MOTHER OF ALL BOMBS. Sexist? Too big?

Zombie Breakdown
Homeland Security
Published in
3 min readApr 25, 2017

The United States dropped the Massive Ordnance Air Blast bomb for the first time in combat recently. The bomb, also known as the “Mother of all Bombs” was dropped in Afghanistan to eliminate ISIS fighters in an infested area of caves and tunnels. The latest battle damage report estimates 94 fighters killed by this bomb.

MOAB Explosion in Afghanistan
Missile mounted on an Apache in Afghanistan. Photo used with permission of GR.

Some have said that using the word “mother” in the nickname is sexist. But humans have been naming ships and weapons after their mothers and goddesses (sometimes one in the same) for much of our history. Even a ship like the one that fired 59 tomahawk missiles into Syria recently was named after a woman. Was it a problem then? Maybe it is just a southern saying, but I can’t tell you how many times I have heard, “I brought you into this world, and I can take you out,” by an angry mother. The bomb’s nickname gives respect to those who bring life into the world, and how fitting that a “mother” takes them out.

But I digress. When we tangle with large groups of foreign fighters, we pay a high price like we did in 2011 with 31 US troops lost after a Chinook helicopter was shot down, and in 2005 during Operation Redwing when SEALs came under attack and another Chinook was shot down. Launching an attack is a difficult, risky decision. When General John Nicholson ordered the MOAB be dropped on ISIS — a sworn enemy of the United States — I doubt he was worried about what the bomb was nicknamed or what might have been written on it. He was focused on doing the most damage he could to an enemy and reducing collateral damage. I’m sure some English majors would be upset about soldiers writing their favorite poetry on missiles that are launched against our enemies, and perhaps Bible verses’s sometimes adorn missiles as well. Is this really the only negative that could be said about the use of the MOAB?
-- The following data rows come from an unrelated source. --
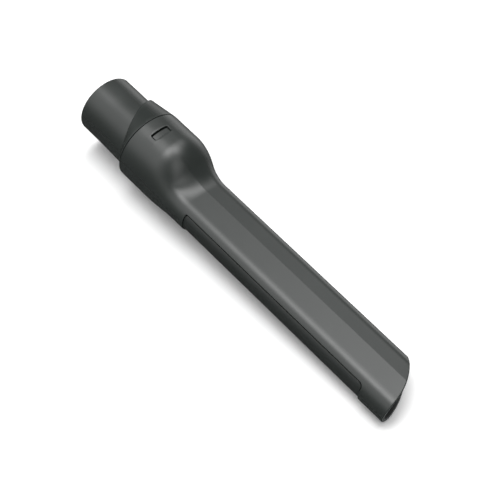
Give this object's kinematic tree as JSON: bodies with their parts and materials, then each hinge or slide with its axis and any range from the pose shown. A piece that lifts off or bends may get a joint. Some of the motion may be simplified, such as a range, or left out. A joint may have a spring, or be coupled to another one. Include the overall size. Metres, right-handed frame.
{
  "type": "crevice nozzle",
  "caption": "Long flattened vacuum crevice nozzle with a slanted mouth, a round bulge, a plug-in neck with a slanted collar and a cover let into its spine.",
  "frame": {"origin": "centre of the neck's open end", "axes": "+X along the neck's axis towards the mouth, -Y towards the blade's spine and its cover, +Z square to one flat flank"},
  "size_m": [0.244, 0.0426, 0.0426],
  "materials": {
    "body_plastic": "satin moulded",
    "neck_plastic": "satin moulded",
    "cover_plastic": "satin moulded"
  },
  "bodies": {
    "root": {"nozzle_body": "body_plastic", "connector": "neck_plastic", "spine_cover": "cover_plastic"}
  },
  "joints": []
}
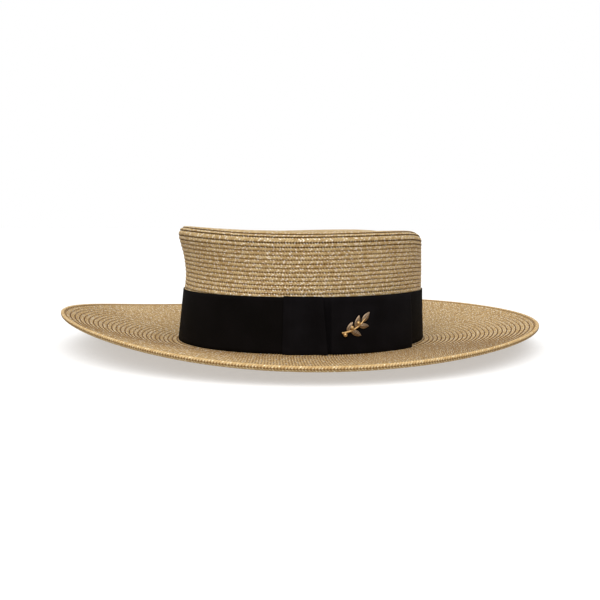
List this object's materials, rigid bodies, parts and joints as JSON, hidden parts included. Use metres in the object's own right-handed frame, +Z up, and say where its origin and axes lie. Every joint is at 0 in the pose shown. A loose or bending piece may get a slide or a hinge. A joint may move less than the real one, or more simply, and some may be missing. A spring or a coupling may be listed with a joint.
{
  "type": "straw boater hat",
  "caption": "Straw boater hat with a low oval crown, a wide dished brim, a broad black ribbon with a flat side bow and a small metal sprig.",
  "frame": {"origin": "middle of the brim's outline in plan, on the surface that the brim's flat foot rests on", "axes": "+Z up through the crown, -Y towards the wearer's front, +X towards the wearer's left, where the bow is"},
  "size_m": [0.36, 0.387, 0.093],
  "materials": {
    "crown_straw": "sewn natural straw braid with fine metallic threads",
    "brim_straw": "sewn natural straw braid with fine metallic threads",
    "ribbon": "black grosgrain ribbon, matt",
    "bow_ribbon": "black grosgrain ribbon, matt",
    "aged_brass": "antique brass with dark recesses"
  },
  "bodies": {
    "root": {"crown": "crown_straw", "brim": "brim_straw", "band": "ribbon", "bow_loop": "bow_ribbon", "bow_knot": "bow_ribbon", "ornament": "aged_brass"}
  },
  "joints": []
}
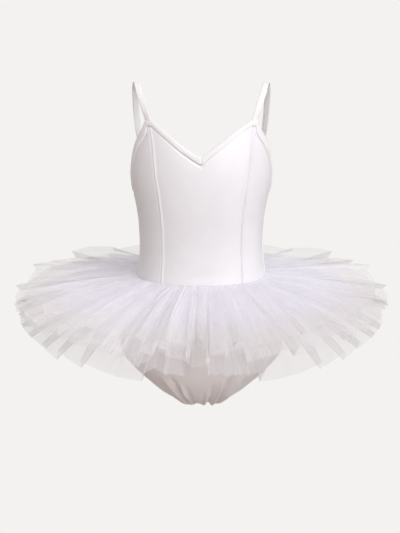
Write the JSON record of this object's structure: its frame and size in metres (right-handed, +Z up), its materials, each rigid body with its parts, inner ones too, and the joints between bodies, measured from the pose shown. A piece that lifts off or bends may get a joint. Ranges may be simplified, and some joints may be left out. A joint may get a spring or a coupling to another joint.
{
  "type": "child's ballet tutu leotard",
  "caption": "Camisole leotard with a pointed front neckline, thin shoulder straps, a short brief and layered gathered net standing out from the waist.",
  "frame": {"origin": "midway between the tops of the two shoulder straps, where the garment hangs on its wearer's shoulders", "axes": "+Z up, -Y towards the front of the garment, +X towards the wearer's left"},
  "size_m": [0.5646, 0.5116, 0.4896],
  "materials": {
    "bodice": "white stretch knit with a satin sheen",
    "binding": "white folded stretch binding with a satin sheen",
    "net": "fine white net with a cool tint"
  },
  "bodies": {
    "root": {"front_centre_panel": "bodice", "front_side_panel_left": "bodice", "front_side_panel_right": "bodice", "back_panel": "bodice", "brief_front": "bodice", "brief_back": "bodice", "neck_binding_left": "binding", "neck_binding_right": "binding", "back_neck_binding": "binding", "armhole_binding_left": "binding", "armhole_binding_right": "binding", "strap_left": "binding", "strap_right": "binding", "net_layer_1": "net", "net_layer_2": "net", "net_layer_3": "net", "net_layer_4": "net"}
  },
  "joints": []
}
LSA Anaconda, Iraq. Photo used with permission of GR.
MOAB in flight.

No, wait, there is more, because in the haste to find negatives about anything Trump may or may not have approved, the media and others framed the MOAB as “the largest non-nuclear bomb in the arsenal” and compared the MOAB to the atomic bomb dropped on Hiroshima. One little itty, bitty problem, they missed the “kilo” in the comparison. The atomic bomb used at Hiroshima was the equivalent of 15 kilotons of TNT. The MOAB is the equivalent of 11 tons of TNT, which is .011 of a kiloton — orders of magnitude smaller than an atomic bomb. But decimal, schmecimal —who cares about math when the headline is good!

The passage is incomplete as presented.